I've always wondered, is this illegal? Like obviously it is if they've already been subpoenaed or something.

[–] [email protected] 39 points 5 days ago (4 children)

Nah it's illegal to deliberately destroy data to impede investigations. You don't need to have an open investigation for that to be the case.

It remains legal to get rid of old files to free up space or if you genuinely believe they aren't necessary, though, so you need to prove intent.

If there's a subpeona or something, their destruction is itself a crime, but under this law, its the intent to defraud the courts that's illegal, and that intent is always illegal.

The law exists specifically for this situation. Purging important business documents preemptively is clearly not OK.

Citation: https://legalclarity.org/18-u-s-c-1519-destruction-alteration-or-falsification-of-records/

[–] [email protected] 1 points 5 days ago (1 children)

Do you happen to know when the last time was that a rich company was prosecuted for this?

It seems a lot like the perjury laws: there to scare poor people into telling the truth because of almost non-existant prosecution of it.

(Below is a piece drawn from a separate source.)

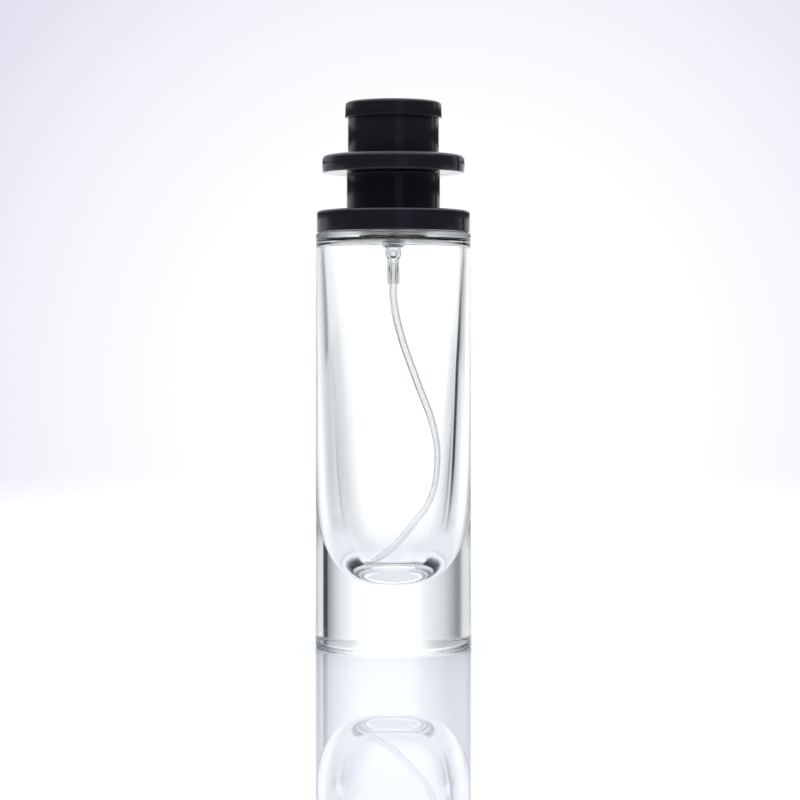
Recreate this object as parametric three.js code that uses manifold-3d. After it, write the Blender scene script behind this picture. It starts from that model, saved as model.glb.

And if it is a fine and not jail time (white collar crimes are almost never jail time) the fine would have to be much larger than the penalties they would not have to pay because of the crime, otherwise it is simply a net win for the company

[–] [email protected] 1 points 5 days ago

Companies don't get jail time.

Sure, technically an individual could, but generally the actual destruction is an employee doing what they're told to do. They're somewhat complicit but the real problem is the c-suite people.

I unfortunately don't know when this last happened or any specific details on what the penalty would be, but I feel fairly confident that this law falls under the "cost of doing business" part of illegal corporate activity. I wish it didn't.